> **TASK PROMPT**
Show only lines that include "between".

----- INPUT MATERIAL

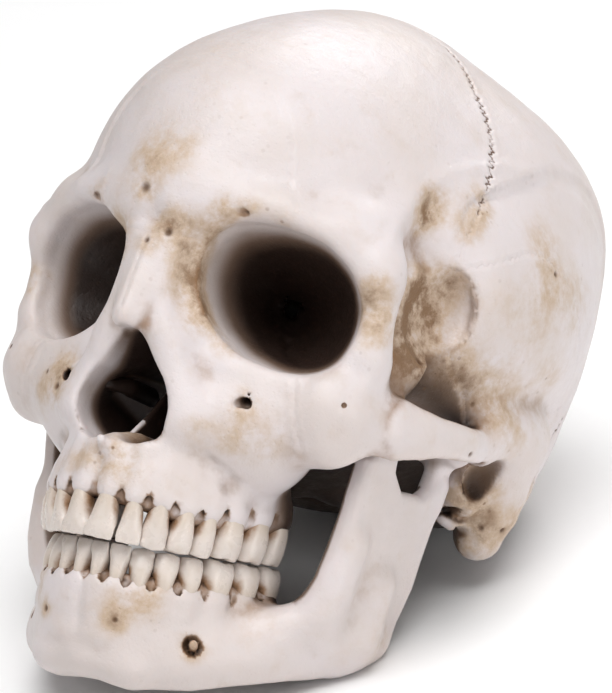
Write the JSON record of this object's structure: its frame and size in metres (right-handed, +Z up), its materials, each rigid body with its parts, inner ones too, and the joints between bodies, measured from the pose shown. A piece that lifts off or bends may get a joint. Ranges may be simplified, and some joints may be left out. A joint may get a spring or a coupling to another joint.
{
  "type": "skull statue",
  "caption": "Life-size cast human skull ornament, hollow, with separate set-in teeth and a lower jaw that swings open on steel dowels.",
  "frame": {"origin": "middle of the object's footprint box, on the table that it rests on", "axes": "+Z up, the face looks towards -Y and up, +X is the skull's own left; the skull leans back onto its jaw angles and the back of the head"},
  "size_m": [0.1406, 0.2172, 0.1613],
  "materials": {
    "bone_resin": "satin, aged bone",
    "tooth_resin": "satin, ivory",
    "dowel_steel": "bright drawn rod"
  },
  "bodies": {
    "head": {"cranium": "bone_resin", "nasal_septum": "bone_resin", "nasal_concha_left": "bone_resin", "nasal_concha_right": "bone_resin", "hinge_dowel_left": "dowel_steel", "hinge_dowel_right": "dowel_steel", "upper_left_central_incisor": "tooth_resin", "upper_left_lateral_incisor": "tooth_resin", "upper_left_canine": "tooth_resin", "upper_left_first_premolar": "tooth_resin", "upper_left_second_premolar": "tooth_resin", "upper_left_first_molar": "tooth_resin", "upper_left_second_molar": "tooth_resin", "upper_left_third_molar": "tooth_resin", "upper_right_central_incisor": "tooth_resin", "upper_right_lateral_incisor": "tooth_resin", "upper_right_canine": "tooth_resin", "upper_right_first_premolar": "tooth_resin", "upper_right_second_premolar": "tooth_resin", "upper_right_first_molar": "tooth_resin", "upper_right_second_molar": "tooth_resin", "upper_right_third_molar": "tooth_resin"},
    "jaw": {"mandible": "bone_resin", "lower_left_central_incisor": "tooth_resin", "lower_left_lateral_incisor": "tooth_resin", "lower_left_canine": "tooth_resin", "lower_left_first_premolar": "tooth_resin", "lower_left_second_premolar": "tooth_resin", "lower_left_first_molar": "tooth_resin", "lower_left_second_molar": "tooth_resin", "lower_left_third_molar": "tooth_resin", "lower_right_central_incisor": "tooth_resin", "lower_right_lateral_incisor": "tooth_resin", "lower_right_canine": "tooth_resin", "lower_right_first_premolar": "tooth_resin", "lower_right_second_premolar": "tooth_resin", "lower_right_first_molar": "tooth_resin", "lower_right_second_molar": "tooth_resin", "lower_right_third_molar": "tooth_resin"}
  },
  "joints": [
    {"name": "jaw_hinge", "type": "hinge", "parent": "head", "child": "jaw", "pos_m": [0, -0.00188, 0.04741], "axis": [1, 0, 0], "range_deg": [0, 20]}
  ]
}
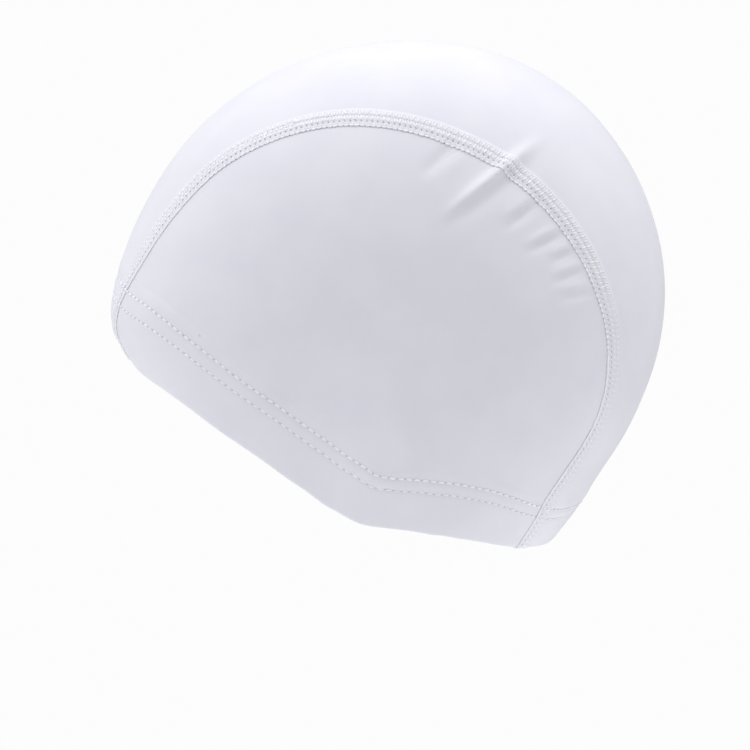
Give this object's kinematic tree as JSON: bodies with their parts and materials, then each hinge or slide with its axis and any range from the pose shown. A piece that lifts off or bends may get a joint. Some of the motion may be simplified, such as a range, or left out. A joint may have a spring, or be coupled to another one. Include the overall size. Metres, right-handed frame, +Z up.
{
  "type": "swim cap",
  "caption": "Three-panel coated fabric swim cap in its worn shape, with flat lapped seams from brow to nape and a folded, stitched hem.",
  "frame": {"origin": "on the inside of the crown at its highest point, where the top of the head meets the cloth", "axes": "+Z up, +Y to the back of the head, -Y to the face, +X to the wearer's left"},
  "size_m": [0.1576, 0.2007, 0.1838],
  "materials": {
    "coated_cloth": "smooth, satin white coating on a knitted stretch cloth"
  },
  "bodies": {
    "root": {"centre_panel": "coated_cloth", "side_panel_left": "coated_cloth", "side_panel_right": "coated_cloth"}
  },
  "joints": []
}
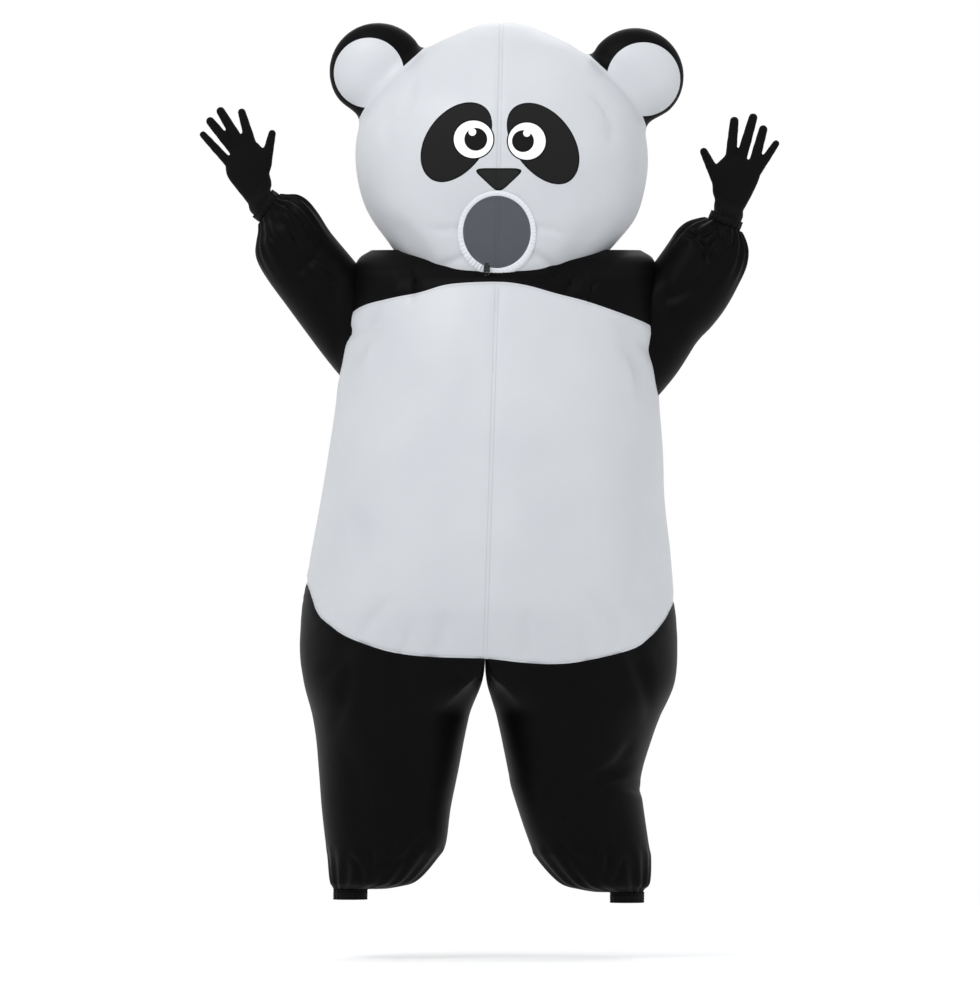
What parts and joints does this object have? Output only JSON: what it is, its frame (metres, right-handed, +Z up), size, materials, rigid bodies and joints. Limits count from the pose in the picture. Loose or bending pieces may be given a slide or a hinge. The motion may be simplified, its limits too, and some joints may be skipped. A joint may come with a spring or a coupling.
{
  "type": "inflatable panda costume",
  "caption": "Inflatable full-body panda costume, worn and blown up, arms raised: white head and belly, black ears, yoke, sleeves, gloves and legs.",
  "frame": {"origin": "on the wearer's shoulder line, midway between front and back, where the wearer's shoulders carry the costume", "axes": "+Z up, -Y towards the costume's front, +X towards the wearer's left"},
  "size_m": [1.2746, 0.6489, 1.934],
  "materials": {
    "white_taffeta": "satin",
    "black_taffeta": "satin",
    "black_elastic": "matte",
    "white_elastic": "matte",
    "black_knit": "matte",
    "black_plastic": "moulded, matte",
    "zip_tape": "woven, matte",
    "zip_metal": "satin"
  },
  "bodies": {
    "costume": {"head_front_left": "white_taffeta", "head_front_right": "white_taffeta", "head_back_left": "white_taffeta", "head_back_right": "white_taffeta", "belly_left": "white_taffeta", "belly_right": "white_taffeta", "back_left": "white_taffeta", "back_right": "white_taffeta", "ear_back_left": "black_taffeta", "ear_back_right": "black_taffeta", "yoke_front": "black_taffeta", "yoke_back_left": "black_taffeta", "yoke_back_right": "black_taffeta", "sleeve_left": "black_taffeta", "sleeve_right": "black_taffeta", "leg_front_left": "black_taffeta", "leg_front_right": "black_taffeta", "leg_back_left": "black_taffeta", "leg_back_right": "black_taffeta", "wrist_cuff_left": "black_elastic", "wrist_cuff_right": "black_elastic", "ankle_cuff_left": "black_elastic", "ankle_cuff_right": "black_elastic", "face_binding": "white_elastic", "glove_left": "black_knit", "glove_right": "black_knit", "cord_lock": "black_plastic", "zip_tape": "zip_tape", "zip_slider": "zip_metal", "blower_housing": "black_plastic", "blower_grille": "black_plastic"},
    "pull": {"zip_pull": "zip_metal"},
    "fan": {"impeller": "black_plastic"}
  },
  "joints": [
    {"name": "pull_swing", "type": "hinge", "parent": "costume", "child": "pull", "pos_m": [0.00268, 0.22976, -0.03569], "axis": [1, 0, 0], "range_deg": [0, 160]},
    {"name": "fan_spin", "type": "hinge", "parent": "costume", "child": "fan", "pos_m": [-0.15, 0.28465, -0.5], "axis": [-0.2406, 0.9706, 0], "continuous": true}
  ]
}
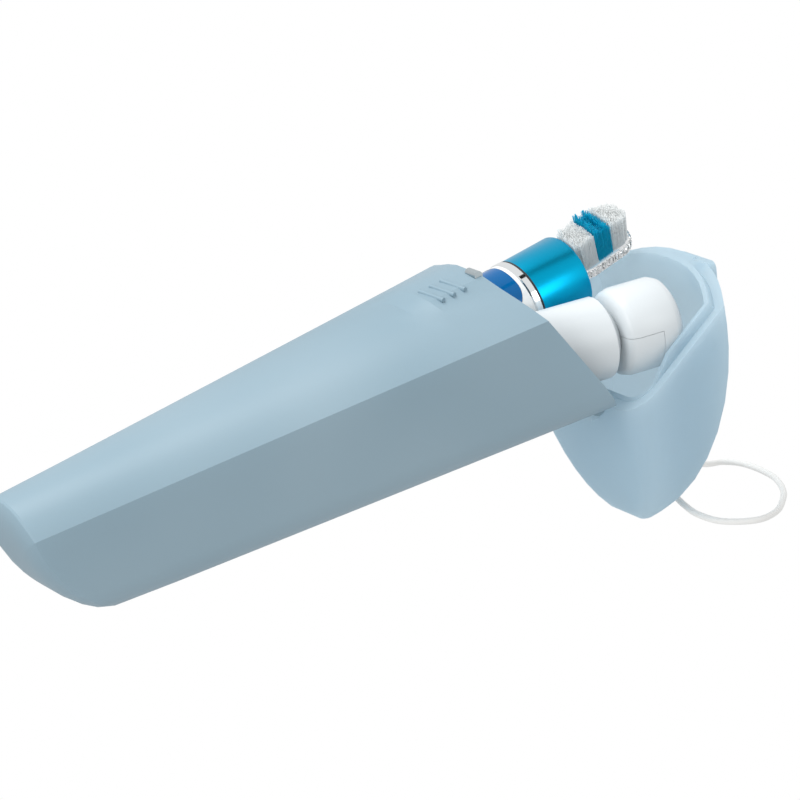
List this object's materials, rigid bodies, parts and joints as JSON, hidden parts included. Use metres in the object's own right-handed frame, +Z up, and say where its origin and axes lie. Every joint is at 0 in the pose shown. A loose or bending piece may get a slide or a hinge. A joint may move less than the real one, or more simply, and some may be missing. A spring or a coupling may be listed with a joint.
{
  "type": "toothbrush travel case",
  "caption": "Tapered travel case with a hinged lid and wrist loop, holding a powered toothbrush and a small tube of toothpaste.",
  "frame": {"origin": "centre of the flat under the far end of the case, where it rests on the table", "axes": "+X towards the mouth, the lid and the brush head, +Y across the case towards the toothbrush, +Z up from the table"},
  "size_m": [0.2435, 0.062, 0.0827],
  "materials": {
    "case_shell": "frosted translucent polypropylene, pale blue grey",
    "lid_shell": "frosted translucent polypropylene, pale blue",
    "pin_metal": "drawn steel pin, lightly polished",
    "loop_cord": "braided white polyester cord",
    "handle_white": "glossy white moulded plastic",
    "panel_blue": "glossy deep blue moulded inlay",
    "button_blue": "satin blue moulded button",
    "seal_rubber": "black silicone rubber",
    "switch_metal": "plain steel switch can",
    "board_green": "green circuit board",
    "chassis_grey": "grey moulded frame",
    "motor_metal": "plated steel can",
    "weight_metal": "sintered heavy metal",
    "battery_wrap": "printless shrink sleeve",
    "contact_metal": "nickel plated spring steel",
    "ring_bright": "bright plated ring",
    "sleeve_blue": "blue anodised turned aluminium",
    "nose_plastic": "white moulded nose",
    "post_steel": "ground stainless steel",
    "head_clear": "clear moulded plastic",
    "bristle_white": "white nylon filaments",
    "bristle_blue": "blue nylon filaments",
    "tube_laminate": "plain white plastic laminate",
    "tube_cap": "white moulded polypropylene"
  },
  "bodies": {
    "case": {"case_body": "case_shell", "hinge_pin": "pin_metal", "catch_stud": "pin_metal"},
    "lid": {"lid": "lid_shell", "wrist_loop": "loop_cord", "loop_knots": "loop_cord"},
    "toothbrush": {"handle_housing": "handle_white", "front_panel": "panel_blue", "button_seal": "seal_rubber", "tact_switch": "switch_metal", "control_board": "board_green", "chassis": "chassis_grey", "motor_can": "motor_metal", "battery": "battery_wrap", "front_contact": "contact_metal", "battery_spring": "contact_metal", "bright_ring": "ring_bright", "sleeve": "sleeve_blue", "nose_collar": "nose_plastic", "shaft_seal": "seal_rubber", "head_post": "post_steel", "brush_head": "head_clear", "bristles_white": "bristle_white", "bristles_blue": "bristle_blue"},
    "power_button": {"power_button": "button_blue"},
    "motor_weight": {"eccentric_weight": "weight_metal"},
    "end_cap": {"end_cap": "handle_white", "end_cap_oring": "seal_rubber"},
    "tube": {"tube_body": "tube_laminate", "tube_cap_base": "tube_cap", "tube_flip_lid": "tube_cap"}
  },
  "joints": [
    {"name": "lid_hinge", "type": "hinge", "parent": "case", "child": "lid", "pos_m": [0.14213, 0, 0.03474], "axis": [0, 1, 0], "range_deg": [-86, 0]},
    {"name": "brush_slide", "type": "slide", "parent": "case", "child": "toothbrush", "axis": [0.9449, 0.0696, 0.32], "range_m": [-0.04, 0]},
    {"name": "tube_slide", "type": "slide", "parent": "case", "child": "tube", "axis": [0.9842, -0.0659, 0.1645], "range_m": [-0.0112, 0]},
    {"name": "power_button_press", "type": "slide", "parent": "toothbrush", "child": "power_button", "axis": [0.2782, 0.3448, -0.8965], "range_m": [0, 0.0006], "stiffness_N_per_m": 400, "springref_m": -0.0004},
    {"name": "motor_spin", "type": "hinge", "parent": "toothbrush", "child": "motor_weight", "pos_m": [0.12273, 0.01201, 0.05572], "axis": [0.9449, 0.0696, 0.32], "continuous": true},
    {"name": "end_cap_twist", "type": "hinge", "parent": "toothbrush", "child": "end_cap", "pos_m": [0.03831, 0.00578, 0.02713], "axis": [0.9449, 0.0696, 0.32], "range_deg": [0, 90]}
  ],
  "couplings": [
    {"joint": "brush_slide", "follows": "lid_hinge", "m_per_rad": 0.026649},
    {"joint": "tube_slide", "follows": "lid_hinge", "m_per_rad": 0.007462}
  ]
}
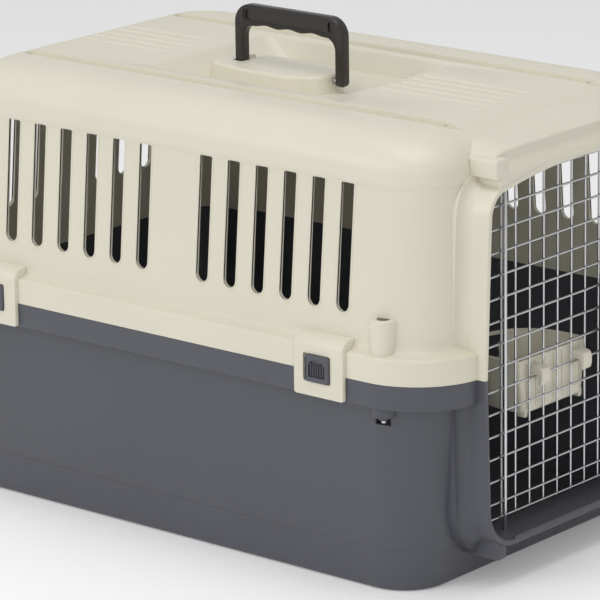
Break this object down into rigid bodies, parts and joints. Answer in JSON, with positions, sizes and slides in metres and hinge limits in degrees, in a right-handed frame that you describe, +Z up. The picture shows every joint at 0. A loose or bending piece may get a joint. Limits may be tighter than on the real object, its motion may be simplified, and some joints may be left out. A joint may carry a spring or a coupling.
{
  "type": "pet transport carrier",
  "caption": "Two-part plastic pet carrier with a wire grid door, squeeze latch, folding carry handle, slide latches on the sides and a bowl hung inside the door.",
  "frame": {"origin": "centre of the bounding box's footprint, on the underside of the base", "axes": "+X out of the door, +Y to the left of someone looking out of the door, +Z up"},
  "size_m": [0.765, 0.517, 0.5625],
  "materials": {
    "cream_plastic": "fine moulded grain, satin",
    "slate_plastic": "fine moulded grain, satin",
    "charcoal_plastic": "smooth, semi-gloss",
    "zinc_wire": "bright zinc plate",
    "plated_steel": "zinc plate"
  },
  "bodies": {
    "lower_body": {"bottom_shell": "slate_plastic", "corner_nut_front_left": "slate_plastic", "corner_nut_front_right": "slate_plastic", "corner_nut_rear_left": "slate_plastic", "corner_nut_rear_right": "slate_plastic"},
    "upper_body": {"top_shell": "cream_plastic", "corner_bolt_front_left": "plated_steel", "corner_bolt_front_right": "plated_steel", "corner_bolt_rear_left": "plated_steel", "corner_bolt_rear_right": "plated_steel", "handle_pin_front": "plated_steel", "handle_pin_rear": "plated_steel"},
    "carry_handle": {"handle": "charcoal_plastic"},
    "door": {"door_grid": "zinc_wire", "door_grid_top": "zinc_wire", "door_hinge_rod": "zinc_wire", "latch_housing": "slate_plastic", "latch_spring": "plated_steel"},
    "upper_bolt": {"upper_latch_bolt": "zinc_wire", "upper_finger_pull": "slate_plastic"},
    "lower_bolt": {"lower_latch_bolt": "zinc_wire", "lower_finger_pull": "slate_plastic"},
    "bowl": {"feeding_bowl": "cream_plastic"},
    "slider_front_left": {"latch_slider_front_left": "slate_plastic"},
    "slider_front_right": {"latch_slider_front_right": "slate_plastic"},
    "slider_rear_left": {"latch_slider_rear_left": "slate_plastic"},
    "slider_rear_right": {"latch_slider_rear_right": "slate_plastic"}
  },
  "joints": [
    {"name": "top_lift", "type": "slide", "parent": "lower_body", "child": "upper_body", "axis": [0, 0, 1], "range_m": [0, 0.3]},
    {"name": "door_swing", "type": "hinge", "parent": "lower_body", "child": "door", "pos_m": [0.3545, -0.1, 0.25], "axis": [0, 0, -1], "range_deg": [0, 120]},
    {"name": "upper_bolt_slide", "type": "slide", "parent": "door", "child": "upper_bolt", "axis": [0, 0, -1], "range_m": [0, 0.012], "stiffness_N_per_m": 200, "springref_m": -0.008, "deforming": ["latch_spring"]},
    {"name": "lower_bolt_slide", "type": "slide", "parent": "door", "child": "lower_bolt", "axis": [0, 0, 1], "range_m": [0, 0.012], "stiffness_N_per_m": 200, "springref_m": -0.008},
    {"name": "bowl_lift", "type": "slide", "parent": "door", "child": "bowl", "axis": [0, 0, 1], "range_m": [0, 0.0105]},
    {"name": "handle_fold", "type": "hinge", "parent": "upper_body", "child": "carry_handle", "pos_m": [-0.0235, 0, 0.489], "axis": [-1, 0, 0], "range_deg": [0, 88]},
    {"name": "slider_front_left_slide", "type": "slide", "parent": "upper_body", "child": "slider_front_left", "axis": [-1, 0, 0], "range_m": [0, 0.004]},
    {"name": "slider_front_right_slide", "type": "slide", "parent": "upper_body", "child": "slider_front_right", "axis": [-1, 0, 0], "range_m": [0, 0.004]},
    {"name": "slider_rear_left_slide", "type": "slide", "parent": "upper_body", "child": "slider_rear_left", "axis": [-1, 0, 0], "range_m": [0, 0.004]},
    {"name": "slider_rear_right_slide", "type": "slide", "parent": "upper_body", "child": "slider_rear_right", "axis": [-1, 0, 0], "range_m": [0, 0.004]}
  ],
  "couplings": [
    {"joint": "lower_bolt_slide", "follows": "upper_bolt_slide", "ratio": 1}
  ]
}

----------

> **TASK OUTPUT**
Write the JSON record of this object's structure: its frame and size in metres (right-handed, +Z up), its materials, each rigid body with its parts, inner ones too, and the joints between bodies, measured from the pose shown. A piece that lifts off or bends may get a joint. Ranges may be simplified, and some joints may be left out. A joint may get a spring or a coupling to another joint.
  "frame": {"origin": "on the wearer's shoulder line, midway between front and back, where the wearer's shoulders carry the costume", "axes": "+Z up, -Y towards the costume's front, +X towards the wearer's left"},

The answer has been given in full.